INPUT RECORDS
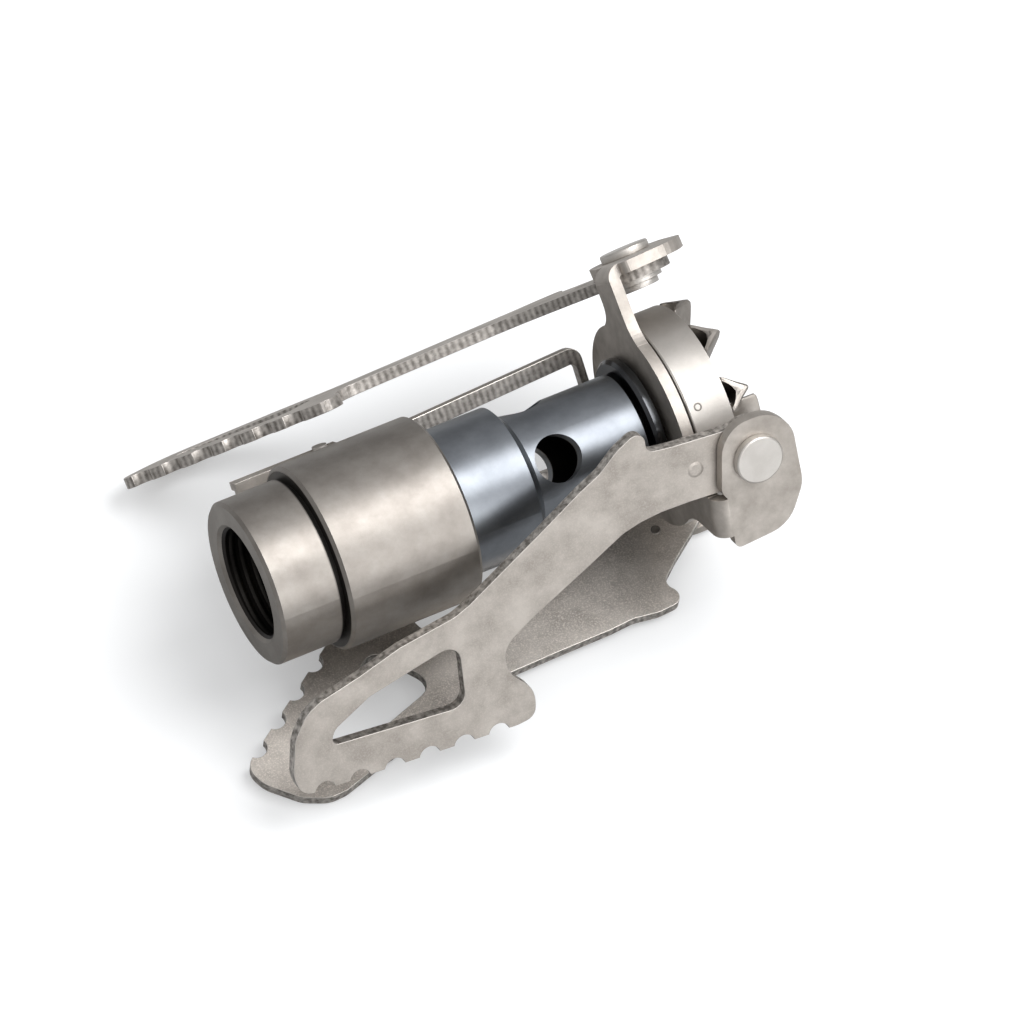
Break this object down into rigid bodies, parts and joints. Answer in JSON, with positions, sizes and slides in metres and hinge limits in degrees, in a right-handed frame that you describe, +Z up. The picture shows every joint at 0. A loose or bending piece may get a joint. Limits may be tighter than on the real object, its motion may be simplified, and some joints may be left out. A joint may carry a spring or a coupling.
{
  "type": "folding canister-top gas burner",
  "caption": "Folding gas burner: threaded canister collar and valve body, dark mixing tube, slotted burner head, riveted swing-out pot supports with toothed edges, folding valve handle.",
  "frame": {"origin": "on the burner axis where the canister thread begins, just inside the collar's mouth", "axes": "+X along the burner axis from the collar's mouth to the burner head, +Z up as the folded stove lies on its side"},
  "size_m": [0.053, 0.0436, 0.029],
  "materials": {
    "anodised_body": "matte champagne anodised",
    "blued_tube": "dark blue-black, glossy",
    "sheet_steel": "bead blasted",
    "bright_cup": "satin",
    "rivet_steel": "satin",
    "brass": "turned",
    "rubber": "matte"
  },
  "bodies": {
    "burner": {"valve_body": "anodised_body", "probe_pin": "brass", "canister_seal": "rubber", "inlet_filter": "brass", "jet": "brass", "mixing_tube": "blued_tube", "neck_ring": "blued_tube", "bracket": "sheet_steel", "burner_cup": "bright_cup", "burner_cap": "bright_cup", "rivet_1": "rivet_steel", "rivet_2": "rivet_steel", "rivet_3": "rivet_steel", "washer_1": "rivet_steel", "washer_2": "rivet_steel", "washer_3": "rivet_steel", "gland_nut": "brass", "spindle_seal": "rubber"},
    "support_1": {"arm_1": "sheet_steel"},
    "support_2": {"arm_2": "sheet_steel"},
    "support_3": {"arm_3": "sheet_steel"},
    "spindle": {"valve_spindle": "rivet_steel", "handle_yoke": "sheet_steel", "handle_pin": "rivet_steel"},
    "handle": {"handle": "sheet_steel"}
  },
  "joints": [
    {"name": "support_1_swing", "type": "hinge", "parent": "burner", "child": "support_1", "pos_m": [0.044, -0.01053, 0.00593], "axis": [0, -0.9225, 0.3859], "range_deg": [-268, 0]},
    {"name": "support_2_swing", "type": "hinge", "parent": "burner", "child": "support_2", "pos_m": [0.04401, 0.01123, 0.00678], "axis": [-0.0419, 0.7948, 0.6055], "range_deg": [-224.5, 43.5]},
    {"name": "support_3_swing", "type": "hinge", "parent": "burner", "child": "support_3", "pos_m": [0.044, 0.00013, -0.01208], "axis": [0, 0.1271, -0.9919], "range_deg": [-238, 30]},
    {"name": "valve_turn", "type": "hinge", "parent": "burner", "child": "spindle", "pos_m": [0.00905, 0.00588, -0.00543], "axis": [0, 0.7349, -0.6782], "range_deg": [-4, 3]},
    {"name": "handle_fold", "type": "hinge", "parent": "spindle", "child": "handle", "pos_m": [0.01285, 0.00778, -0.00599], "axis": [0, -0.6782, -0.7349], "range_deg": [-90, 0]}
  ]
}
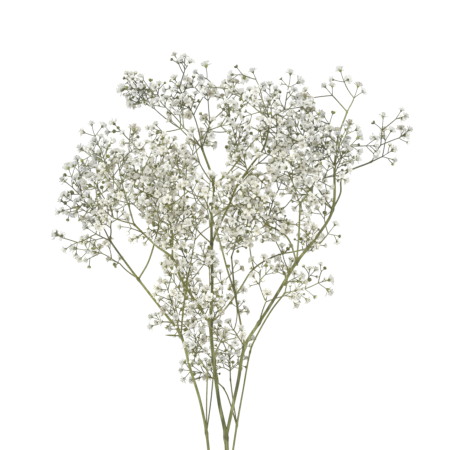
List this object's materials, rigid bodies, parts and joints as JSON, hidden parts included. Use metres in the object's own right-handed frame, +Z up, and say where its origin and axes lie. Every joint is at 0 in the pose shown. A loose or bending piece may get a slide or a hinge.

SET TASK
Give the count of lines in the listing that hold the word "materials", with no other text.

WRITTEN ANSWER
2